Gerald had grown very fond of little Nabi and had learned many Korean words from her, but he had no such affection for her older sister. Those beautiful yet flinty features gave nothing away. However, he could see the disgust glittering in her eyes whenever she addressed him or the others. Like everyone else in the country, she had been raised to distrust the West and she, being a General’s daughter, magnified that into rabid hatred. She genuinely considered these Europeans to be an inferior race and would’ve preferred to have been given other duties away from them, but she was fiercely obedient and it never occurred to her to even think about questioning her orders.
As the jeep skirted the bronze statue, Eun-mi and the guard bowed respectfully until they passed into one of the tunnels. Martin and the others were only permitted access to a small fraction of the base. Dormitories and an exercise area had been allocated for them in the medical centre. Everywhere else was forbidden. The personnel they were allowed contact with were also restricted and they ate in their own separate refectory. Even some sections of the medical centre were out of bounds and doors to mysterious rooms were either locked or heavily guarded, or both.
The room where these weekly meetings were held was located in the northernmost section of the base. It was one of the most secure areas, where intelligence was gathered via spy satellites, and row after row of computers were manned round the clock by teams of hackers leaching data from foreign security systems. Neither Gerald nor Martin saw any of that. They were always guided from the jeep to the meeting room without deviation and, once inside, weren’t allowed to leave, not even to use the toilet. Once the meeting was over, they were shepherded straight back to the jeep again.
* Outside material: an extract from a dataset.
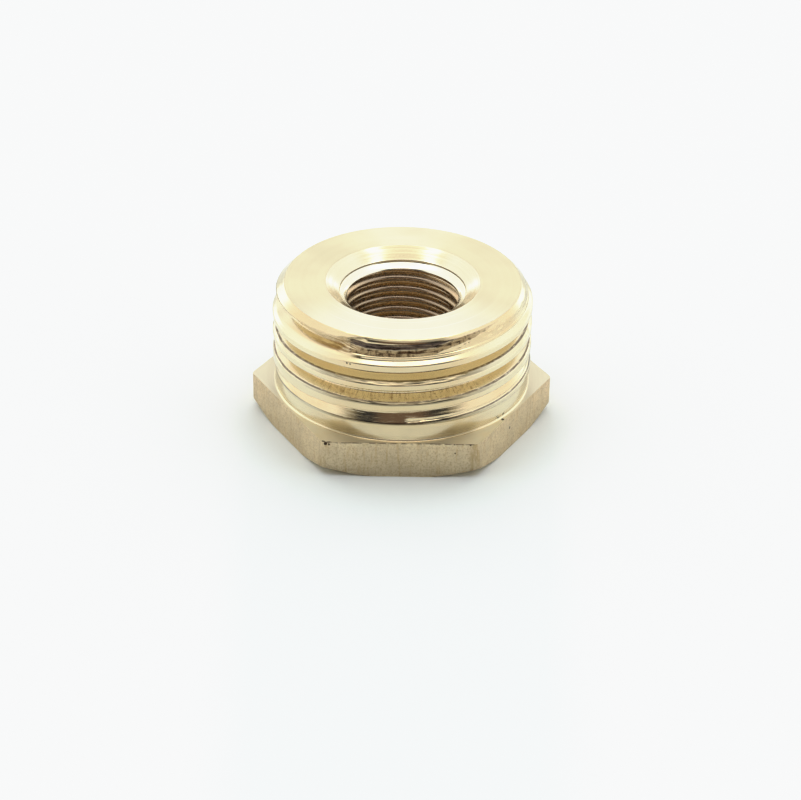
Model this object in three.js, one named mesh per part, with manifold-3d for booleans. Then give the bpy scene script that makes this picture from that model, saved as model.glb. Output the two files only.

Gerald always found this journey interesting. The installation was constantly bustling with activity and the ting-a-ling of bicycle bells. He wondered what everyone did, and why they were in such a hurry the whole time. Whatever it was, they were very serious and intense about it. Sometimes he tried to make the guards laugh, but the most he had achieved was a triumphant grin when they checkmated him.
The jeep came to a stop before a set of red double doors, blocked by two hefty sentries bearing the familiar Kalashnikovs.
“A wandering minstrel I,” Gerald sang softly to himself as he got out, waving a hanging wisp of exhaust fume away from his face. The ventilation system had broken down again in this tunnel. That was the third time since September.
The soldier next to Eun-mi took her place behind the wheel and drove off. The girl spoke to the sentries and they stood aside to let the three of them pass.
“And I shouldn’t be surprised if nations trembled,” Gerald continued in a low, lilting murmur. “Before the mighty troops, the troops of Titipu!”